REQUIRED WORK -
Your task is to output the data exactly as it stands.

* begin *

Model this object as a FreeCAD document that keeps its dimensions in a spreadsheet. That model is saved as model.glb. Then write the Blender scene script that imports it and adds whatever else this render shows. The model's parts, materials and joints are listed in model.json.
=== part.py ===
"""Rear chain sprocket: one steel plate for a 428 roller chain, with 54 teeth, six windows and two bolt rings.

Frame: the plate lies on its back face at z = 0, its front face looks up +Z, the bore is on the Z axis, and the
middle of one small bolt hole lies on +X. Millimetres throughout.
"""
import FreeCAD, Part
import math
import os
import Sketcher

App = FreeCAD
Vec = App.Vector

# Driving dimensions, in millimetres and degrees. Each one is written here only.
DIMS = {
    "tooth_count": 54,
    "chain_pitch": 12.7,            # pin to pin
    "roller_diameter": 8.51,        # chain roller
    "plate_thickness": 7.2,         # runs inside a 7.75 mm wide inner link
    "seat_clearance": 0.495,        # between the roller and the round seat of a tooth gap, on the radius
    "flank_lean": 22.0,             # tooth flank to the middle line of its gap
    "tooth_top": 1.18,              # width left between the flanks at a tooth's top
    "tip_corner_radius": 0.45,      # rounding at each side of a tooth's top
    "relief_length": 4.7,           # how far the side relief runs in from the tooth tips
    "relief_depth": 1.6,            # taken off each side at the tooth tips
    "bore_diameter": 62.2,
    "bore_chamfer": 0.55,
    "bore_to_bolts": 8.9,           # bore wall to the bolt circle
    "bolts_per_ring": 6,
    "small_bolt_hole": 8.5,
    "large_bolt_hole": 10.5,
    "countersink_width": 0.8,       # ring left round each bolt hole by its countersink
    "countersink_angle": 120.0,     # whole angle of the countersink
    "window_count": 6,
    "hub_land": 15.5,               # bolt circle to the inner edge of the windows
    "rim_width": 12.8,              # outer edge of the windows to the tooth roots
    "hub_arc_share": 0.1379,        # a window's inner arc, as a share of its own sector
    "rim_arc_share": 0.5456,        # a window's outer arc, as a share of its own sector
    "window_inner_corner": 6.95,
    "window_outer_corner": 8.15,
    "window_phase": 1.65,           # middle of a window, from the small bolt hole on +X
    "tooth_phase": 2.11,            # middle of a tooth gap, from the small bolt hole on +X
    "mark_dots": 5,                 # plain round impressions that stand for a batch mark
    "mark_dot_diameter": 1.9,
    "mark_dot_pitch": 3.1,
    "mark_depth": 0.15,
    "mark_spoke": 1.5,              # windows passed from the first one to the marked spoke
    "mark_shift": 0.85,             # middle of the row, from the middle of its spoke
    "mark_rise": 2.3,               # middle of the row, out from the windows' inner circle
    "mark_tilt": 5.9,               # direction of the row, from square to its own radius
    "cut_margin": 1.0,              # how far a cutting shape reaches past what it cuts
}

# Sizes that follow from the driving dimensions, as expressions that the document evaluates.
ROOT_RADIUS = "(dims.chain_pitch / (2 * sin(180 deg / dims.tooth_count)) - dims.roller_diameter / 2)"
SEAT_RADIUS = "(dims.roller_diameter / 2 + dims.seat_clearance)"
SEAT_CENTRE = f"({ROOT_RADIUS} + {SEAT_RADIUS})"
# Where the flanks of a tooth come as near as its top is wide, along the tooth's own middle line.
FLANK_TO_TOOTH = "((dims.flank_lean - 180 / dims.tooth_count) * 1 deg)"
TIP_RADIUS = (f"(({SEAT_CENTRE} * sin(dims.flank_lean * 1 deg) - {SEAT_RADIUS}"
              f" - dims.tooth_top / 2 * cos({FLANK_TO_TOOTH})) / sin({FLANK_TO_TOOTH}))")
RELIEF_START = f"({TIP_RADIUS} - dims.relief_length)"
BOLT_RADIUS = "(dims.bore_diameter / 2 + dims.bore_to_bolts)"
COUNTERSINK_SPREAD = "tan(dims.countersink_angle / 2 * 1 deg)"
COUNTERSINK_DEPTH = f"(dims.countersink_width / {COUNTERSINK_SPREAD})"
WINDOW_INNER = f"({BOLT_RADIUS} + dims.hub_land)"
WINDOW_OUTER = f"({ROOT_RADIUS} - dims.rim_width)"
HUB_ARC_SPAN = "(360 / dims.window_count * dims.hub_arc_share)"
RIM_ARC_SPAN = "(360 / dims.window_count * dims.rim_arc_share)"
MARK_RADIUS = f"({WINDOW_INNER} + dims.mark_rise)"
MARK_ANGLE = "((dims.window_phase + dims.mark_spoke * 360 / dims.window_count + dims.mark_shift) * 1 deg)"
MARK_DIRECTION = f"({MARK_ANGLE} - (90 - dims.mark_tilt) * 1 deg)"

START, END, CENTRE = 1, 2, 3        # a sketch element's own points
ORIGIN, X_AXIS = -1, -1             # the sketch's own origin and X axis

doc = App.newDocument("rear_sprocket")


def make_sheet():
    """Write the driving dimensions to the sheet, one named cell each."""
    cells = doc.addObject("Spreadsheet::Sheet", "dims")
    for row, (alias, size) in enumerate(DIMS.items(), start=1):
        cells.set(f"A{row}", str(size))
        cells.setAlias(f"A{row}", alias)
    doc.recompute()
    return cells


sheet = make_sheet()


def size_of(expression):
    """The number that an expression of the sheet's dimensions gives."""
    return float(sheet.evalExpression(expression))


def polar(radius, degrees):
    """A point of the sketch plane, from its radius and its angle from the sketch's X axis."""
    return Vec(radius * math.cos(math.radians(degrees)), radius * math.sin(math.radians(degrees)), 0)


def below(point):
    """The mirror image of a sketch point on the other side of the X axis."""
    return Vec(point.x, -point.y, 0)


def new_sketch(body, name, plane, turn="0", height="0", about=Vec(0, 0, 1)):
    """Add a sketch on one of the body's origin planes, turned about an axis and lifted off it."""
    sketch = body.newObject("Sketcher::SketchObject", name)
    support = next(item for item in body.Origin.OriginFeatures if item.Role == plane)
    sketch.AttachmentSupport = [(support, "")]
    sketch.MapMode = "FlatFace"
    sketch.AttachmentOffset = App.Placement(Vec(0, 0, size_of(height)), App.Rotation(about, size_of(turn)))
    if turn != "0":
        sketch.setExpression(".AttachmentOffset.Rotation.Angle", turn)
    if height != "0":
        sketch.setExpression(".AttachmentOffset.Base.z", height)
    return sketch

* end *

SOLUTION TO THIS EXERCISE -
Model this object as a FreeCAD document that keeps its dimensions in a spreadsheet. That model is saved as model.glb. Then write the Blender scene script that imports it and adds whatever else this render shows. The model's parts, materials and joints are listed in model.json.
=== part.py ===
"""Rear chain sprocket: one steel plate for a 428 roller chain, with 54 teeth, six windows and two bolt rings.

Frame: the plate lies on its back face at z = 0, its front face looks up +Z, the bore is on the Z axis, and the
middle of one small bolt hole lies on +X. Millimetres throughout.
"""
import FreeCAD, Part
import math
import os
import Sketcher

App = FreeCAD
Vec = App.Vector

# Driving dimensions, in millimetres and degrees. Each one is written here only.
DIMS = {
    "tooth_count": 54,
    "chain_pitch": 12.7,            # pin to pin
    "roller_diameter": 8.51,        # chain roller
    "plate_thickness": 7.2,         # runs inside a 7.75 mm wide inner link
    "seat_clearance": 0.495,        # between the roller and the round seat of a tooth gap, on the radius
    "flank_lean": 22.0,             # tooth flank to the middle line of its gap
    "tooth_top": 1.18,              # width left between the flanks at a tooth's top
    "tip_corner_radius": 0.45,      # rounding at each side of a tooth's top
    "relief_length": 4.7,           # how far the side relief runs in from the tooth tips
    "relief_depth": 1.6,            # taken off each side at the tooth tips
    "bore_diameter": 62.2,
    "bore_chamfer": 0.55,
    "bore_to_bolts": 8.9,           # bore wall to the bolt circle
    "bolts_per_ring": 6,
    "small_bolt_hole": 8.5,
    "large_bolt_hole": 10.5,
    "countersink_width": 0.8,       # ring left round each bolt hole by its countersink
    "countersink_angle": 120.0,     # whole angle of the countersink
    "window_count": 6,
    "hub_land": 15.5,               # bolt circle to the inner edge of the windows
    "rim_width": 12.8,              # outer edge of the windows to the tooth roots
    "hub_arc_share": 0.1379,        # a window's inner arc, as a share of its own sector
    "rim_arc_share": 0.5456,        # a window's outer arc, as a share of its own sector
    "window_inner_corner": 6.95,
    "window_outer_corner": 8.15,
    "window_phase": 1.65,           # middle of a window, from the small bolt hole on +X
    "tooth_phase": 2.11,            # middle of a tooth gap, from the small bolt hole on +X
    "mark_dots": 5,                 # plain round impressions that stand for a batch mark
    "mark_dot_diameter": 1.9,
    "mark_dot_pitch": 3.1,
    "mark_depth": 0.15,
    "mark_spoke": 1.5,              # windows passed from the first one to the marked spoke
    "mark_shift": 0.85,             # middle of the row, from the middle of its spoke
    "mark_rise": 2.3,               # middle of the row, out from the windows' inner circle
    "mark_tilt": 5.9,               # direction of the row, from square to its own radius
    "cut_margin": 1.0,              # how far a cutting shape reaches past what it cuts
}

# Sizes that follow from the driving dimensions, as expressions that the document evaluates.
ROOT_RADIUS = "(dims.chain_pitch / (2 * sin(180 deg / dims.tooth_count)) - dims.roller_diameter / 2)"
SEAT_RADIUS = "(dims.roller_diameter / 2 + dims.seat_clearance)"
SEAT_CENTRE = f"({ROOT_RADIUS} + {SEAT_RADIUS})"
# Where the flanks of a tooth come as near as its top is wide, along the tooth's own middle line.
FLANK_TO_TOOTH = "((dims.flank_lean - 180 / dims.tooth_count) * 1 deg)"
TIP_RADIUS = (f"(({SEAT_CENTRE} * sin(dims.flank_lean * 1 deg) - {SEAT_RADIUS}"
              f" - dims.tooth_top / 2 * cos({FLANK_TO_TOOTH})) / sin({FLANK_TO_TOOTH}))")
RELIEF_START = f"({TIP_RADIUS} - dims.relief_length)"
BOLT_RADIUS = "(dims.bore_diameter / 2 + dims.bore_to_bolts)"
COUNTERSINK_SPREAD = "tan(dims.countersink_angle / 2 * 1 deg)"
COUNTERSINK_DEPTH = f"(dims.countersink_width / {COUNTERSINK_SPREAD})"
WINDOW_INNER = f"({BOLT_RADIUS} + dims.hub_land)"
WINDOW_OUTER = f"({ROOT_RADIUS} - dims.rim_width)"
HUB_ARC_SPAN = "(360 / dims.window_count * dims.hub_arc_share)"
RIM_ARC_SPAN = "(360 / dims.window_count * dims.rim_arc_share)"
MARK_RADIUS = f"({WINDOW_INNER} + dims.mark_rise)"
MARK_ANGLE = "((dims.window_phase + dims.mark_spoke * 360 / dims.window_count + dims.mark_shift) * 1 deg)"
MARK_DIRECTION = f"({MARK_ANGLE} - (90 - dims.mark_tilt) * 1 deg)"

START, END, CENTRE = 1, 2, 3        # a sketch element's own points
ORIGIN, X_AXIS = -1, -1             # the sketch's own origin and X axis

doc = App.newDocument("rear_sprocket")


def make_sheet():
    """Write the driving dimensions to the sheet, one named cell each."""
    cells = doc.addObject("Spreadsheet::Sheet", "dims")
    for row, (alias, size) in enumerate(DIMS.items(), start=1):
        cells.set(f"A{row}", str(size))
        cells.setAlias(f"A{row}", alias)
    doc.recompute()
    return cells


sheet = make_sheet()


def size_of(expression):
    """The number that an expression of the sheet's dimensions gives."""
    return float(sheet.evalExpression(expression))


def polar(radius, degrees):
    """A point of the sketch plane, from its radius and its angle from the sketch's X axis."""
    return Vec(radius * math.cos(math.radians(degrees)), radius * math.sin(math.radians(degrees)), 0)


def below(point):
    """The mirror image of a sketch point on the other side of the X axis."""
    return Vec(point.x, -point.y, 0)


def new_sketch(body, name, plane, turn="0", height="0", about=Vec(0, 0, 1)):
    """Add a sketch on one of the body's origin planes, turned about an axis and lifted off it."""
    sketch = body.newObject("Sketcher::SketchObject", name)
    support = next(item for item in body.Origin.OriginFeatures if item.Role == plane)
    sketch.AttachmentSupport = [(support, "")]
    sketch.MapMode = "FlatFace"
    sketch.AttachmentOffset = App.Placement(Vec(0, 0, size_of(height)), App.Rotation(about, size_of(turn)))
    if turn != "0":
        sketch.setExpression(".AttachmentOffset.Rotation.Angle", turn)
    if height != "0":
        sketch.setExpression(".AttachmentOffset.Base.z", height)
    return sketch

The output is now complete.